Pourquoi ce titre ? D’abord parce que Cyrano est la pièce que ces élèves vont monter comme spectacle justement. Mais aussi parce que Colin est complexé par son bégaiement comme Cyrano l’est par son nez, et lui aussi est amoureux d’une femme éprise d’un autre et aimée par lui. Et c’est en jouant la scène du balcon où Cyrano avoue son amour qu’il fera comprendre à Adélaïde qu’il l’aime et c’est en pastichant la tirade du nez de Cyrano que Colin osera s’affirmer et qu’il triomphera de son adversaire.
Chacun de ces adolescents a sa différence et malgré les difficultés de vivre ensemble, ils vont grâce au théâtre, grâce aux mots de Rostand, apprendre à s’apprivoiser et à vivre heureux ensemble, apprendre que la différence est une force à cultiver et non un handicap. Un beau message d’espoir ! (S.T.)
Du Nord au Sud, récit d’une expérience. Théâtre Artéphile, durée 55 min. Programme p. 70.

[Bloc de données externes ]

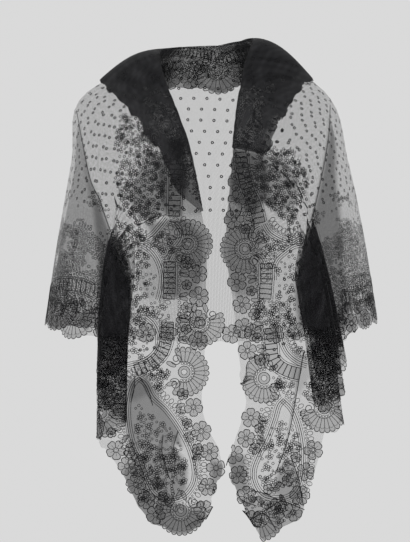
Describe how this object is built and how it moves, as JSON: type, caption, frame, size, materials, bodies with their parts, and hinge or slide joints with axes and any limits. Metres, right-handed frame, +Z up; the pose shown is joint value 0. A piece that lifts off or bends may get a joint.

La politique de la ville… qui s’incarne
C’est le hasard de l’horaire, et de l’avant-première, qui m’a entraînée vers cette pièce que je n’aurais peut-être pas choisie. Et puis je me suis laissé prendre avec intérêt.
La politique de la ville ? Un thème ni très glamour ni théâtral, comme les premières minutes du spectacle, en introduction lente, lecture livre à la main. Puis les verrous sautent, le rythme change, et voilà tout un monde qui jaillit. Un monde, ou plutôt deux. La pièce qui se construit peu à peu, en seule-en-scène et vidéos, apporte, quasi bruts, les témoignages recueillis à Marseille auprès d’adolescents mi-volontaires mi-rétifs. Des lycéens des quartiers Nord « sensibles » et des quartiers Sud plus consensuels, d’abord campés sur leurs a priori, se rencontrent et se découvrent. Sans angélisme mais comme un message d’espoir, patiemment élaboré.
Wilma Lévy incarne tout à la fois l’animatrice, les professeurs engagés dans l’expérience, les élèves, plus ou moins coopératifs… Croqués sur le vif, avec une verve pittoresque. Dans la diversité des paroles, des langages – surtitrés – et des comportements, dans la saveur du vécu sans filtre, c’est toute la relation à l’autre, les communautarismes et les exclusions, qui prennent corps et présence. (G.ad.)